Get Ready for the Digital Health Revolution
By Moiz Kasubhai, MD
After a contentious brainstorming meeting at his new job, John pulls out his smartphone, opens a Digital Health App, and looks at the screen. Within a minute, it informs him of his heart rate, oxygen saturation, blood pressure, stress levels, and other indicators without any wearables. He opens another App and talks into it, and within 20 seconds, it informs him if he has depression or anxiety. Fortunately, all his parameters are well, and he has low-stress levels. However, he has been feeling intermittently short of breath, and the sensors on his shirt inform him that his asthma is acting up, not his heart failure. After a few puffs of his inhaler, he is well again.
When much of the industrial world has been in the midst of the fourth industrial revolution, healthcare has lagged. Not anymore, however. The revolution is on, and the vast potential to support wellness and improve our ability to prevent, diagnose, reverse and control many chronic diseases has been belatedly recognized.
What is this Digital Health? Simply put, it the use technology tools for measurement and intervention to benefit our health. It uses wearables, non-wearables, audio/video-assisted diagnosis, chatbots, virtual and augmented reality, and advanced analytics to manage wellness. These tools help patients receive results, for example, blood sugar levels within seconds, and algorithmic results from extensive data not possible to be analyzed by humans, for example, genomic data, much faster. Digital Health places the patient in the center to make informed decisions in collaboration with all stakeholders, such as Physicians, Insurers, and Care Managers for health decisions and Pharmaceutical Industry and Physician Scientists for research.
Why now? Healthcare has been extraordinarily successful in providing evidence-based guidelines with multiple and growing interventions for chronic diseases. Nevertheless, the prevalence of chronic diseases continues to grow, and costs to our citizens are unsustainable in the long run. The missing link in successful prevention has been the patient. Digital Health empowers the patient, providing them the tools and artificial intelligence and machine learning curated data to make their healthiest decisions. With their curated data on their smartphones, they can connect virtually to any global experts or organization for personalized care, correct any medication errors, ensure accuracy of their records, share it with their caretaker, and get virtual second opinions. These technologies will reduce inefficiencies, costs, errors and improve quality.

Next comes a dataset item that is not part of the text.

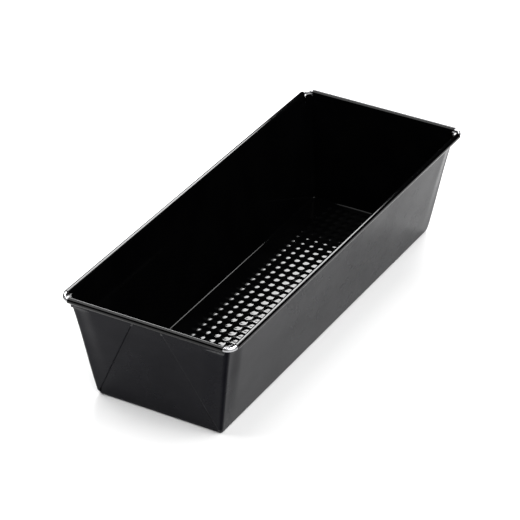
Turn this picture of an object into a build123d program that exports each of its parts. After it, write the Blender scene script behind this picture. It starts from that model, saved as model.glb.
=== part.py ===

Your health will soon be literally in the palm of your hands, on your smartphone. Portable for anyone to look at with your permission, it is analyzed, curated, and owned by and for you. With further validation using evidence-based analytical models and 5G connectivity, it will assist you in your wellness, alert you when you are likely to get sick, and how to access the best care, and even better, how the best care can come to you (think drones and virtual robotic surgeries).
With the transparency of data and self-empowerment of patients, there is an ongoing paradigm shift from patients being just recipients of care to now being active collaborators and decision-makers. Digital Health has planted the first seeds of personalized care, and we should all be ready to take it on.